While in their fifties, they did what we wouldn’t, and I couldn’t have been more proud of them even if I tried. I’d regret dodging college in a few years, but with my brother being a vampire and living in the one place where vampires faced immediate execution, I couldn’t afford to go to classes anyway.
Someone might visit, spot his fangs, and murder him.
It wasn’t like he’d asked to be changed into a vampire, and I had done my best to avoid the damned moose.
I regarded the moose with a sigh. As far as zombie moose went, I even liked her when I was honest about the situation. She didn’t bother anyone, didn’t seem to have a fixation on brains, and just wanted to continue her eternal life eating grass.
It wasn’t her fault she’d gotten startled across the road. It hadn’t been my fault she’d jumped directly in front of me, either.
I blamed the hotspot. New hotspots terrified the local wildlife.

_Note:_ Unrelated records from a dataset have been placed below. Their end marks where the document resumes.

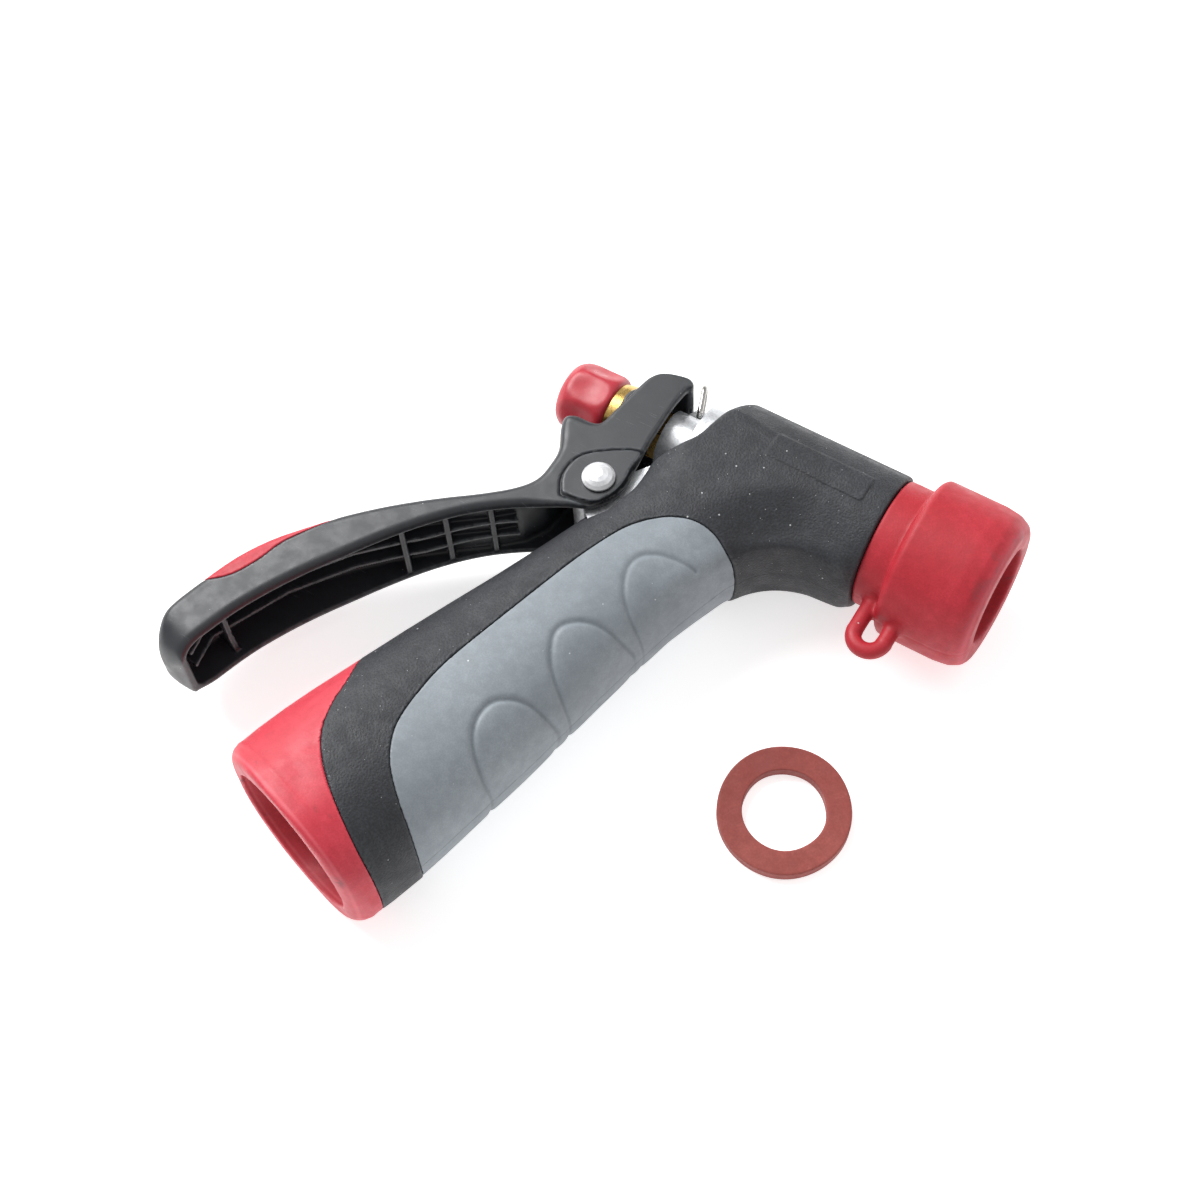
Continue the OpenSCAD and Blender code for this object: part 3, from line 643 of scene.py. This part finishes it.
class Mat:
    def __init__(self, name):
        self.m = bpy.data.materials.new(name)
        self.m.use_nodes = True
        self.t = self.m.node_tree
        self.t.nodes.clear()
        self.out = self.t.nodes.new("ShaderNodeOutputMaterial")
        self.b = self.t.nodes.new("ShaderNodeBsdfPrincipled")
        self.t.links.new(self.b.outputs[0], self.out.inputs[0])
        tc = self.t.nodes.new("ShaderNodeTexCoord")
        mp = self.t.nodes.new("ShaderNodeMapping")
        mp.inputs["Scale"].default_value = (1000, 1000, 1000)
        self.t.links.new(tc.outputs["Object"], mp.inputs["Vector"])
        self.co = mp.outputs[0]

    def set(self, **kw):
        for k, v in kw.items():
            self.b.inputs[k.replace("_", " ")].default_value = v
        return self

    def put(self, sock, v):
        if hasattr(v, "links") or isinstance(v, bpy.types.NodeSocket):
            self.t.links.new(v, sock)
        else:
            sock.default_value = v

    def mapped(self, scale, rot=(0, 0, 0)):
        mp = self.t.nodes.new("ShaderNodeMapping")
        mp.inputs["Scale"].default_value = scale
        mp.inputs["Rotation"].default_value = rot
        self.t.links.new(self.co, mp.inputs["Vector"])
        return mp.outputs[0]

    def noise(self, scale, detail=3.0, rough=0.55, co=None, dist=0.0):
        n = self.t.nodes.new("ShaderNodeTexNoise")
        n.inputs["Scale"].default_value = scale
        n.inputs["Detail"].default_value = detail
        n.inputs["Roughness"].default_value = rough
        n.inputs["Distortion"].default_value = dist
        self.t.links.new(co or self.co, n.inputs["Vector"])
        return n.outputs["Fac"]

    def voronoi(self, scale, feature="F1", out="Distance", co=None, smooth=None):
        n = self.t.nodes.new("ShaderNodeTexVoronoi")
        n.feature = feature
        n.inputs["Scale"].default_value = scale
        if smooth is not None and "Smoothness" in n.inputs:
            n.inputs["Smoothness"].default_value = smooth
        self.t.links.new(co or self.co, n.inputs["Vector"])
        return n.outputs[out]

    def attr(self, name):
        n = self.t.nodes.new("ShaderNodeAttribute")
        n.attribute_name = name
        return n.outputs["Fac"]

    def geo(self, out="Pointiness"):
        return self.t.nodes.new("ShaderNodeNewGeometry").outputs[out]

    def math(self, op, a, b=0.0, c=0.0):
        n = self.t.nodes.new("ShaderNodeMath")
        n.operation = op
        self.put(n.inputs[0], a)
        self.put(n.inputs[1], b)
        self.put(n.inputs[2], c)
        return n.outputs[0]

    def ramp(self, v, lo, hi, a=0.0, b=1.0):
        n = self.t.nodes.new("ShaderNodeMapRange")
        n.interpolation_type = "SMOOTHSTEP"
        self.put(n.inputs["Value"], v)
        n.inputs["From Min"].default_value = lo
        n.inputs["From Max"].default_value = hi
        n.inputs["To Min"].default_value = a
        n.inputs["To Max"].default_value = b
        return n.outputs["Result"]

    def mix(self, fac, a, b, mode="MIX"):
        n = self.t.nodes.new("ShaderNodeMix")
        n.data_type = "RGBA"
        n.blend_type = mode
        self.put(n.inputs[0], fac)
        self.put(n.inputs[6], a)
        self.put(n.inputs[7], b)
        return n.outputs[2]

    def sep(self, v, axis):
        n = self.t.nodes.new("ShaderNodeSeparateXYZ")
        self.t.links.new(v, n.inputs[0])
        return n.outputs[axis]

    def dust(self, scale, size, share, seed=0.0):
        """Sparse specks: cells of which a share holds one speck of the given size."""
        n = self.t.nodes.new("ShaderNodeTexVoronoi")
        n.inputs["Scale"].default_value = scale
        n.inputs["Randomness"].default_value = 1.0
        mp = self.t.nodes.new("ShaderNodeMapping")
        mp.inputs["Location"].default_value = (seed, seed * 0.7, seed * 1.3)
        self.t.links.new(self.co, mp.inputs["Vector"])
        self.t.links.new(mp.outputs[0], n.inputs["Vector"])
        c = self.sep(n.outputs["Color"], 0)
        pick = self.ramp(c, 1 - share, 1 - share + 0.02)
        spot = self.ramp(n.outputs["Distance"], size * 0.55, size, 1.0, 0.0)
        return self.math("MULTIPLY", pick, spot)

    def bump(self, height, dist_mm, strength=1.0, normal=None):
        n = self.t.nodes.new("ShaderNodeBump")
        n.inputs["Strength"].default_value = strength
        n.inputs["Distance"].default_value = dist_mm / 1000
        self.t.links.new(height, n.inputs["Height"])
        if normal is not None:
            self.t.links.new(normal, n.inputs["Normal"])
        return n.outputs[0]

    def finish(self, color, rough, normal=None):
        self.put(self.b.inputs["Base Color"], color)
        self.put(self.b.inputs["Roughness"], rough)
        if normal is not None:
            self.t.links.new(normal, self.b.inputs["Normal"])
        return self.m


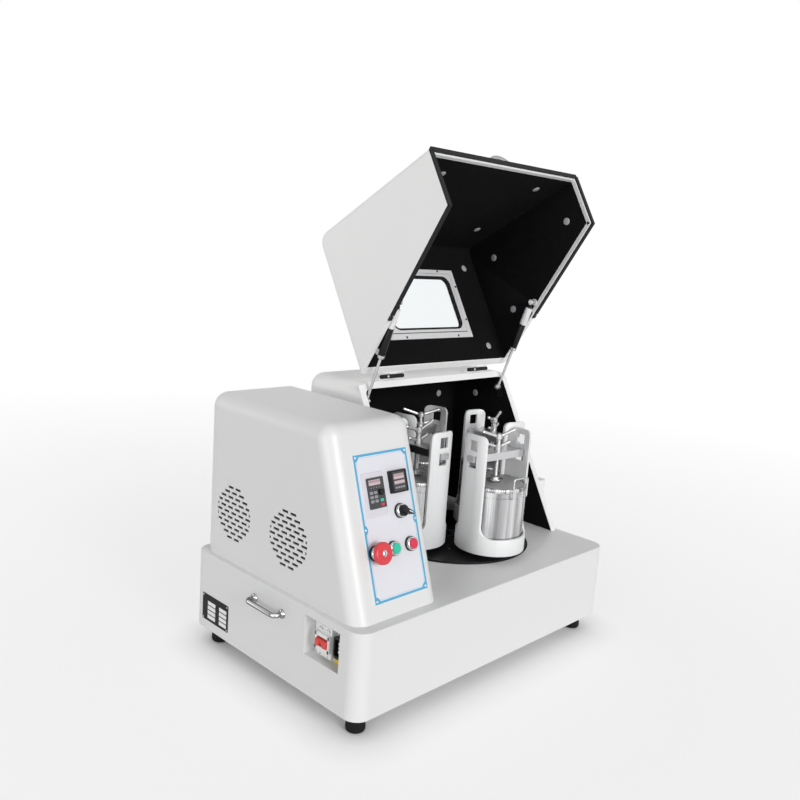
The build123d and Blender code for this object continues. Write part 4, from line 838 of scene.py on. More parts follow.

Five minutes in, I abandoned my job search to head into my brother’s domain and observe his efforts to give us five whole minutes of fame on the internet. Then, because I could cling to my guilt with the best of them, I said, “Maybe we should tell our parents.”
“As our parents aren’t vampire-murdering dickheads, I have no problem with telling our parents. However, you know how dad gets about lycanthropes.”
I winced. As he’d been the one responsible for my shapeshifting tendencies, he tended to get cranky about the lycanthropes, as they had perks we shapeshifters didn’t. Until me, shapeshifters couldn’t contract lycanthropy. Once he found out I was infected with the virus, he’d flip.
“I still don’t know how a damned my little pony spawned a platypus,” I complained. “A Shetland pony, for that matter. He’s an endangered species among shapeshifters, and here I am, a platypus. Do you know what platypuses have in common with Shetland ponies?”
“Absolutely nothing,” my brother dutifully replied. “I’m going to open a crowdfunding account to escape my personal version of hell and link to it in the video. That way, we may get some benefactors who would pay for us to go somewhere sane. I’m suddenly grateful Mom and Dad got us our US citizenship. We could go crash on their couch for a while.”
Their couch was big enough for two wayward children, and I considered the idea, narrowing my eyes. “When you do that crowdfund thing, stipulate if a ridiculous amount of money is contributed, I am going on a vacation.”
He laughed, as neither one of us had gone on a vacation since reaching adulthood. “I’ll do that. And I know someone who’d be happy to take over the house here.”
“Who?”
“Saul.”
Ah. As far as my brother was concerned, Saul made the world circle the sun, may as well have been an angel in disguise, and could do no wrong. Fortunately for my brother, Saul tended to be responsible, fixed anything he broke, and would make an excellent long-term renter. “I’ll even talk our parents into giving him a half-decent rent on the place.”
“You take care of our parents, I will take care of the funding.” My brother cracked his knuckles. “You, as always, were brilliant in your play-by-play. What are you naming the new sport?”
“Undead elimination tag,” I replied.
“Oh, nice. Brutal but nice. We can nickname it the Undead Derby or something. What are the rules?”
“There are rules?”
“Maybe we should call it undead cricket instead.”
“That’s not necessarily a bad idea. I’ll give our parents a call and see if they’re willing to host us so we can escape the insanity. Do me a favor and send that video to Mom after you get it online.”
“You got it.”
As my cell phone could barely hold a connection, I went to make myself a new hot chocolate before heading into the living room to use the landline to call our parents. Armed with my favorite drink, I dialed my mother’s cell and prayed for mercy, help, or patience from some divine.
“Hey, baby. How are you?” my mother answered.
“Terrible, actually. Beyond terrible. It’s so bad right now.”
My mother hesitated. “Are we talking about you ran out of pads and don’t want to go to the store bad or you’re out of hot chocolate and all the stores are closed bad?”
“I hit a moose in a hotspot bad, and now my brother is a vampire bad,” I replied.
My mother sucked in a breath, and I could readily imagine her blinking as she processed the news. “You hit a moose in a hotspot, and now your brother is a vampire?”
“You know how we sometimes talked about moose flying through windshields? Well, that happened. The moose is now a zombie, and she’s grazing in the front yard. She followed us home, and she refuses to go away. There’s a skulk of vampiric foxes that like to hang out, too. The mummified ice wolf is bad news, because it took out the beavers, and let me tell you, Team Beavers were, prior to their run in with the mummified ice wolf, the undisputed badboys of the undead wildlife in town.”